- _Task inputs_:

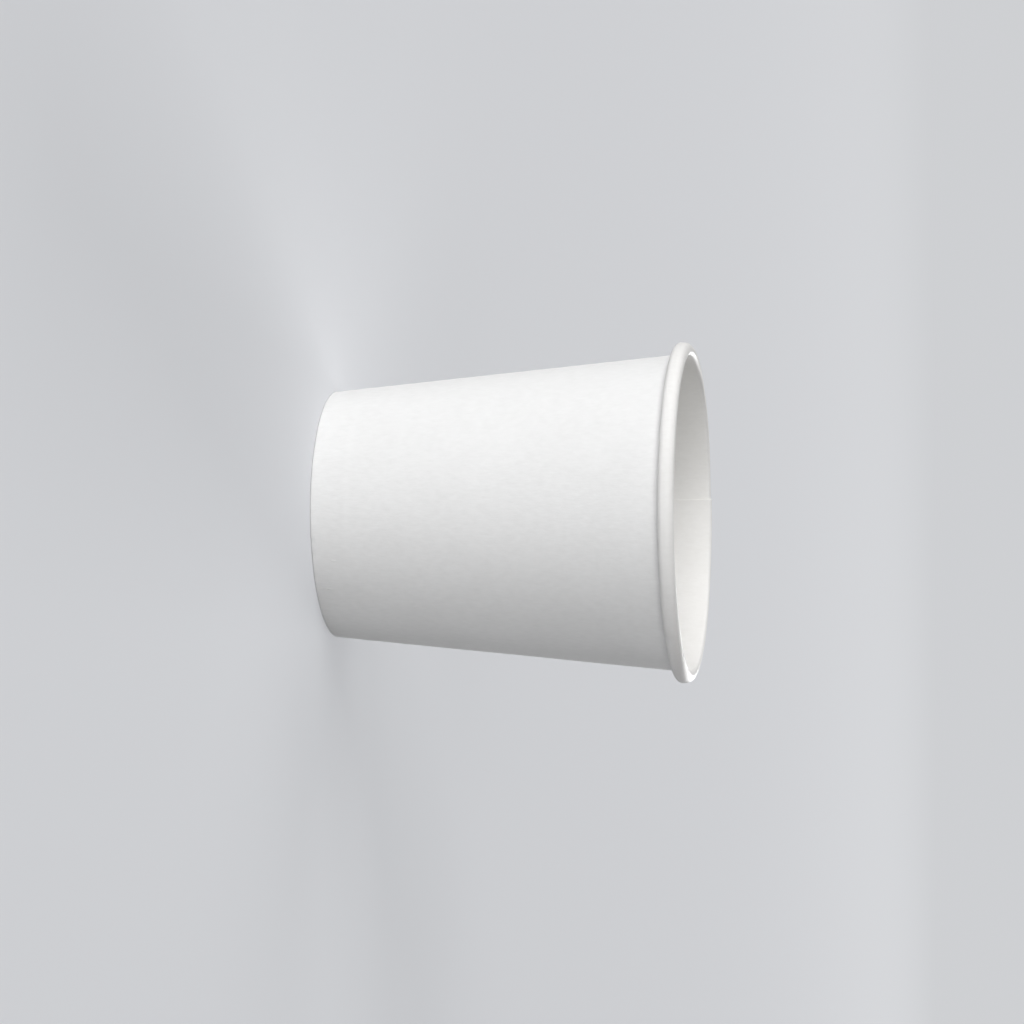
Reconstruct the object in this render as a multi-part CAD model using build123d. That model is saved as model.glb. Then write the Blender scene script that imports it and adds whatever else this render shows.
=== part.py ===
from build123d import *

import math
import os

# A paper cup made from two paperboard blanks. It stands on its base with the mouth up.
# Millimetres and degrees; the origin is on the cup's axis at the table, +Z is up.
# Azimuths are measured about +Z from +X.

# Overall sizes
cup_height = 66.3             # table to the top of the rolled rim
rim_diameter = 62.0           # outside of the rolled rim
base_diameter = 45.4          # where the line of the wall's outer face meets the table

# Boards and the clearance between the two pieces
wall_board = 0.30
bottom_board = 0.28
ply_clearance = 0.02          # on each face of the bottom's skirt

# Rolled rim: the wall's top edge is curled outwards, down, and up beside the wall
curl_height = 2.75
curl_overhang = 2.20          # wall's outer face to the rim's outside, at the curl's underside
curl_shoulder_radius = 0.75   # from the mouth's face onto the top
curl_crown_radius = 1.50      # from the top to the rim's outside
curl_foot_radius = 0.90       # from the rim's outside to the underside
curl_tuck_radius = 0.60       # from the underside up beside the wall
curl_tuck_height = 1.75       # underside to the sheet's upturned cut edge
curl_tuck_gap = 0.05          # upturned edge to the wall

# Folded bottom edge: the wall's lower edge is folded inwards and up inside the skirt
hem_height = 5.0              # table to the hem's cut edge
hem_crease_radius = 0.06      # inside each of the two creases

# Bottom: a round blank whose edge is turned down as a skirt
bottom_recess = 6.0           # table to the bottom's underside
bottom_bend_radius = 0.70     # outside of the bend between bottom and skirt
skirt_lift = 0.35             # inside of the fold to the skirt's cut edge

# Side seam: the sheet climbs a ramp and laps over its own first edge
seam_inner_edge = 185.0       # azimuth of the cut edge inside the cup
seam_overlap = 12.0           # from there to the cut edge outside
seam_ramp = 30.0
seam_step = 0.20              # how far the pressed lap stands proud
seam_foot = 0.10              # from the bottom crease to the lower end of the step

rim_radius = rim_diameter / 2
base_radius = base_diameter / 2
curl_underside = cup_height - curl_height
wall_slope = (rim_radius - curl_overhang - base_radius) / curl_underside
half_angle = math.degrees(math.atan(wall_slope))
board_across = 1 / math.cos(math.radians(half_angle))   # horizontal width of a unit of board


def outer_face(z):
    """Radius of the wall's outer face."""
    return base_radius + z * wall_slope


def inner_face(z):
    """Radius of the wall's inner face."""
    return outer_face(z) - wall_board * board_across


def skirt_face(z):
    """Radius of the skirt's inner face."""
    return inner_face(z) - (bottom_board + ply_clearance) * board_across


def hem_face(z):
    """Radius of the hem's outer face, which the skirt lies against."""
    return skirt_face(z) - ply_clearance * board_across


def sheet_section(corners, bend_radii, board):
    """Face of a bent sheet in the XZ plane.

    One skin runs through the corners, rounded by the bend radii; the board lies to its right.
    """
    skin = [Vector(*corner) for corner in corners]
    runs = [(end - start).normalized() for start, end in zip(skin, skin[1:])]
    sides = [Vector(run.Y, -run.X) for run in runs]
    back = [skin[0] + sides[0] * board]
    back_radii = []
    for corner, before, after, radius in zip(skin[1:], sides, sides[1:], bend_radii):
        middle = (before + after).normalized()
        back.append(corner + middle * (board / middle.dot(before)))
        turns_left = before.cross(after).Z > 0
        back_radii.append(radius + board if turns_left else radius - board)
    back.append(skin[-1] + sides[-1] * board)
    outline = [
        FilletPolyline(*skin, radius=list(bend_radii)),
        Line(skin[-1], back[-1]),
        FilletPolyline(*back, radius=back_radii),
        Line(back[0], skin[0]),
    ]
    return Plane.XZ * make_face(Curve() + outline)


def side_section():
    """Section of the side blank: hem, fold, wall and curl."""
    tuck_face = outer_face(curl_underside) + curl_tuck_gap
    tuck_top = curl_underside + curl_tuck_height
    corners = [
        (hem_face(hem_height), hem_height),
        (hem_face(wall_board), wall_board),
        (inner_face(wall_board), wall_board),
        (inner_face(cup_height), cup_height),
        (rim_radius, cup_height),
        (rim_radius, curl_underside),
        (tuck_face, curl_underside),
        (tuck_face + curl_tuck_height * wall_slope, tuck_top),
    ]
    bend_radii = [
        hem_crease_radius,
        hem_crease_radius,
        curl_shoulder_radius,
        curl_crown_radius,
        curl_foot_radius,
        curl_tuck_radius,
    ]
    return sheet_section(corners, bend_radii, wall_board)


def wall_strip(margin=0.0):
    """Section of the straight wall between the fold and the curl, widened by a margin."""
    low = wall_board + hem_crease_radius + seam_foot
    high = curl_underside
    outline = Polyline(
        (inner_face(low) - margin, low),
        (outer_face(low) + margin, low),
        (outer_face(high) + margin, high),
        (inner_face(high) - margin, high),
        close=True,
    )
    return Plane.XZ * make_face(outline)


def turned(section, first_azimuth, angle, shift=0.0, towards=0.0, offset=0.0):
    """Section moved out by a shift and turned about a vertical axis set off from the cup's."""
    ring = revolve(Pos(shift, 0, 0) * section, axis=Axis.Z, revolution_arc=angle)
    place = Pos(*Vector(offset, 0, 0).rotate(Axis.Z, towards))
    return place * Rot(0, 0, first_azimuth) * ring


def seam_ramp_up():
    """The wall where it climbs onto the lap, as two arcs that meet with no kink."""
    half = seam_ramp / 2
    far_end = seam_inner_edge + seam_ramp
    off_axis = seam_step / 2 / (1 - math.cos(math.radians(half)))
    leaving = turned(wall_strip(), far_end - half, half, off_axis, far_end, -off_axis)
    arriving = turned(
        wall_strip(), seam_inner_edge, half, seam_step - off_axis, seam_inner_edge, off_axis
    )
    return leaving + arriving


def side_wall():
    """The side blank, wrapped into a cone, with its seam lapped and both edges rolled."""
    blank = revolve(side_section(), axis=Axis.Z)
    clear_of_hem = bottom_board / 2
    ramp_place = turned(wall_strip(clear_of_hem), seam_inner_edge, seam_ramp)
    lap = turned(wall_strip(), seam_inner_edge - seam_overlap, seam_overlap, seam_step)
    return blank - ramp_place + seam_ramp_up() + lap


def bottom_disc():
    """The round bottom with its skirt turned down between the wall and the hem."""
    foot = wall_board + skirt_lift
    corners = [
        (skirt_face(foot), foot),
        (skirt_face(bottom_recess), bottom_recess),
        (0, bottom_recess),
    ]
    inside_bend = bottom_bend_radius - bottom_board
    return revolve(sheet_section(corners, [inside_bend], bottom_board), axis=Axis.Z)


os.makedirs("parts", exist_ok=True)
print(f"wall leans {half_angle:.2f} degrees; mouth {2 * inner_face(cup_height):.2f} across")
for name, piece in {"side_wall": side_wall(), "bottom_disc": bottom_disc()}.items():
    print(f"{name}: {len(piece.solids())} solid, {piece.volume:.1f} mm3, valid {piece.is_valid}")
    export_step(piece, f"parts/{name}.step")
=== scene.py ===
"""A small white paper cup: a wrapped, curled and hemmed side blank and a skirted bottom blank."""

import math

import bpy
from mathutils import Matrix, Vector


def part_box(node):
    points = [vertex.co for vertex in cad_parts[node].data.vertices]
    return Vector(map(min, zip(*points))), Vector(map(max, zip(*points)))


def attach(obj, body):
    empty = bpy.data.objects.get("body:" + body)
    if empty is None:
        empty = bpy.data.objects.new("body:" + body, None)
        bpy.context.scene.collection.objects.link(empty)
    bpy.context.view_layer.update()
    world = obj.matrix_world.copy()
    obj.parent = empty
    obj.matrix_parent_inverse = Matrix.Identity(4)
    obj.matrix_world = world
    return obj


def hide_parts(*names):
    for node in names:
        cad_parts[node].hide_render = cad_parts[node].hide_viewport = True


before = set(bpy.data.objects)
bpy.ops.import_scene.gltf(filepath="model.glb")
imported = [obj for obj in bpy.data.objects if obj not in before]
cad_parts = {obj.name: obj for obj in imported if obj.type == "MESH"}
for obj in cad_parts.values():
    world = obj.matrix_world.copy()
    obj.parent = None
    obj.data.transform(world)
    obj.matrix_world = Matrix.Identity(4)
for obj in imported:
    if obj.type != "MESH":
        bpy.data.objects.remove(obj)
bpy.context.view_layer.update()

MM = 0.001

# Sizes read from the frame
rim_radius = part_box("side_wall")[1].x
cup_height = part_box("side_wall")[1].z
bottom_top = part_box("bottom_disc")[1].z

# The boards, and how the wall, the curl and the hem are laid out
base_radius = 22.7 * MM
wall_board = 0.30 * MM
bottom_board = 0.28 * MM
ply_clearance = 0.02 * MM
curl_height = 2.75 * MM
curl_overhang = 2.20 * MM
curl_shoulder_radius = 0.75 * MM
curl_crown_radius = 1.50 * MM
curl_foot_radius = 0.90 * MM
curl_tuck_radius = 0.60 * MM
curl_tuck_height = 1.75 * MM
curl_tuck_gap = 0.05 * MM
hem_height = 5.0 * MM
hem_crease_radius = 0.06 * MM
bottom_bend_radius = 0.70 * MM
skirt_lift = 0.35 * MM
band_height = 6.3 * MM        # the wall's faint ridge over the bottom's bend
band_width = 0.8 * MM
dish_edge = 0.85              # where the bottom starts to sag, as a share of the base's radius

# Along the side blank: what its two creases and bends take up, and where its waves fade
hem_turn = 0.7 * MM
foot_turn = 0.4 * MM
hem_fade = 1.0 * MM
curl_fade = 1.5 * MM

# Unevenness: the lumps in a turn of the cup's radius, and each noise's own level
band_lumps, band_level = 4, 9.0
curl_lumps, curl_level = 3, 5.0
wall_lumps, wall_lump_height = 1.6, 16 * MM

# On the side blank, in mm: the hem's press marks, and how far up the blank the wall's foot is
flute_pitch = 1.2
wall_path = 4.7

# The side seam
seam_inner_edge = math.radians(185)
seam_overlap = math.radians(12)
seam_ramp = math.radians(30)
seam_step = 0.20 * MM

curl_underside = cup_height - curl_height
wall_slope = (rim_radius - curl_overhang - base_radius) / curl_underside
board_across = math.hypot(1, wall_slope)


# ---------------------------------------------------------------- nodes


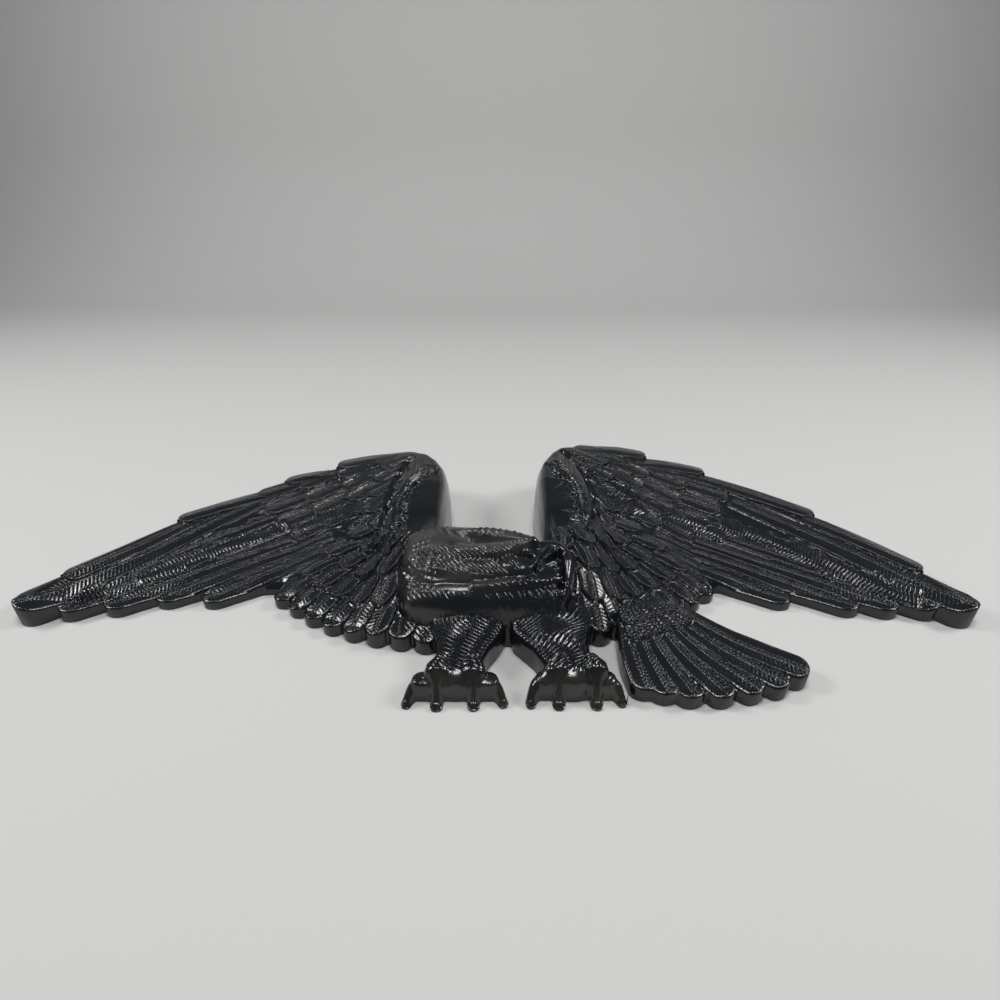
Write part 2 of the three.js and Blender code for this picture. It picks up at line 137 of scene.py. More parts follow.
def polygon_depth(corners, window):
    """Distance inside a closed outline, negative outside it."""
    x, z = X[window], Z[window]
    nearest = np.full(x.shape, 1e9)
    within = np.zeros(x.shape, bool)
    for (ax, az), (bx, bz) in zip(corners, corners[1:] + corners[:1]):
        dx, dz = bx - ax, bz - az
        share = np.clip(((x - ax) * dx + (z - az) * dz) / (dx * dx + dz * dz), 0, 1)
        nearest = np.minimum(nearest, np.hypot(x - ax - share * dx, z - az - share * dz))
        crosses = (az > z) != (bz > z)
        within ^= crosses & (x < ax + (z - az) / np.where(bz == az, 1e-9, bz - az) * dx)
    return np.where(within, nearest, -nearest)


def blur(field, radius):
    """The field with its corners rounded over about this many millimetres."""
    reach = int(3 * radius / GRAIN) + 1
    weight = np.exp(-0.5 * (np.arange(-reach, reach + 1) * GRAIN / radius) ** 2)
    weight /= weight.sum()
    for axis in (0, 1):
        field = np.moveaxis(field, axis, -1)
        padded = np.pad(field, [(0, 0), (reach, reach)], mode="edge")
        field = sum(w * padded[:, i:i + field.shape[1]] for i, w in enumerate(weight))
        field = np.moveaxis(field, -1, axis)
    return field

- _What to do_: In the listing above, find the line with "[inside_bend], bottom_board), axis=Axis.Z)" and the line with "zip(*points))), Vector(map(max, zip(*points)))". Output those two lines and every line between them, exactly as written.

- _Exercise solution_:
    return revolve(sheet_section(corners, [inside_bend], bottom_board), axis=Axis.Z)


os.makedirs("parts", exist_ok=True)
print(f"wall leans {half_angle:.2f} degrees; mouth {2 * inner_face(cup_height):.2f} across")
for name, piece in {"side_wall": side_wall(), "bottom_disc": bottom_disc()}.items():
    print(f"{name}: {len(piece.solids())} solid, {piece.volume:.1f} mm3, valid {piece.is_valid}")
    export_step(piece, f"parts/{name}.step")
=== scene.py ===
"""A small white paper cup: a wrapped, curled and hemmed side blank and a skirted bottom blank."""

import math

import bpy
from mathutils import Matrix, Vector


def part_box(node):
    points = [vertex.co for vertex in cad_parts[node].data.vertices]
    return Vector(map(min, zip(*points))), Vector(map(max, zip(*points)))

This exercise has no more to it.